Given that we've been outputting these as "id" attributes for the last few years already (as output by Tidy), I have reverted your revert in r45044 pending further discussion.
-- brion
Well, the id was added _only_ to those tags, where name was transferable to id - thus had to start with ASCII letter. _Never_ to those, which did not conform this rule (the regexp mentioned in my previous post). Easily provable by either running older revision of MediaWiki or testing in Tidy directly:
Take this code excerpt (and wrap it with minimal XHTML document stuff) and run it through Tidy:
<a name="X"></a><h2> <span class="mw-headline"> X </span></h2> <a name="1X"></a><h2> <span class="mw-headline"> 1X </span></h2> <a name=".C3.81X"></a><h2> <span class="mw-headline"> ÁX </span></h2> <a name="-X"></a><h2> <span class="mw-headline"> -X </span></h2>
The result will be:
<a name="X" id="X"></a><h2><span class="mw-headline">X</span></h2> <a name="1X"></a><h2><span class="mw-headline">1X</span></h2> <a name=".C3.81X"></a><h2><span class="mw-headline">ÁX</span></h2> <a name="-X"></a><h2><span class="mw-headline">-X</span></h2>
Now, let me repeat, how the "id" is defined:
1: XHTML is reformulation of HTML 4 as an XML 1.0 application. 2: That means it takes every single definition from HTML 4 and keeps it unless it is overriden in XHTML. 3: The id and name has been defined in HTML 4 as /[A-Za-z][A-Za-z0-9:_.-]*/ [1] [2] 4: The name has been redefined to NMTOKEN [2] [3] 5: The id has never been redefined thus stays on definition mentioned in point 3 above.

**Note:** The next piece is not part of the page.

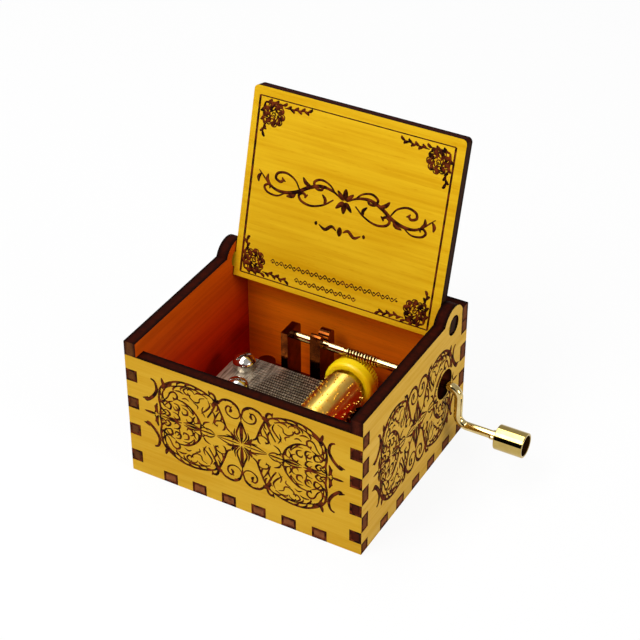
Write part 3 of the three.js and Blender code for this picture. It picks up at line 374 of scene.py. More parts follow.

This is how the id in XHTML was always handled since the XHTML is out. I also think that such important thing like handling of id is, was fixed in validator during so many years if it wasn't correct.
So currently, all non-latin-chars wikis are now totally invalid according to W3C validator. Major parts of non-ASCII-chars wikis are invalid as well. Therefore is very hard to find other invalid mistakes in code when having worthless positives on every other page. :-(
Also one thing at the end: I think that the current rendering with controversial ids brought more negatives (such as much lowering down the ability to find the real invalid parts of the code) than positives - well, it was working correctly before, so what benefit it actually brought? On the other hand it brought this controversy.

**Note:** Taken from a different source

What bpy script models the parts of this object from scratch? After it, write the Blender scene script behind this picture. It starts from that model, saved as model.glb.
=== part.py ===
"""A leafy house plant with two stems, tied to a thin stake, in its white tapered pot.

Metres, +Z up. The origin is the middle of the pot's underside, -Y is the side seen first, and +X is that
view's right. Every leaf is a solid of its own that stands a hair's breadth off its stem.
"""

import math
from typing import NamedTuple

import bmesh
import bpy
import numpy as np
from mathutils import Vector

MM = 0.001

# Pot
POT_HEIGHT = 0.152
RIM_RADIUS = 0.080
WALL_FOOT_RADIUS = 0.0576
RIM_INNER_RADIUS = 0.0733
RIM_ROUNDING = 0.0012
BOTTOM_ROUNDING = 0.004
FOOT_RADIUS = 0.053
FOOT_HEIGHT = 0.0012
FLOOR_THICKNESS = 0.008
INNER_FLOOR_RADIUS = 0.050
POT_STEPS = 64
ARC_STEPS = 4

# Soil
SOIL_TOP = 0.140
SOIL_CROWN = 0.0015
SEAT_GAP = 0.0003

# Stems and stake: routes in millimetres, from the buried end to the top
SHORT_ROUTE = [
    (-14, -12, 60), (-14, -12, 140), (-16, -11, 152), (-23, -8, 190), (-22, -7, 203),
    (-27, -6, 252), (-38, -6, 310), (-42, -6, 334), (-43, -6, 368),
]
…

I take the point that I (and majority of people over the world, the validator, Tidy and so many other tools etc.) _may_ be wrong with the interpretation of definition of id. But I guess unless the authority tools, as validator or Tidy are, are fixed in this issue - thus can be proved we render the page correctly - we should not render that way. As I mentioned above - it was working correctly before so there is no urge to force the new rendering since it is not correcting any mistake or misfunctionality.
[1] http://www.w3.org/TR/html401/types.html#type-name [2] http://www.w3.org/TR/xhtml1/#C_8 [3] http://www.w3.org/TR/2000/WD-xml-2e-20000814#NT-Nmtoken
Kind regards
Danny B.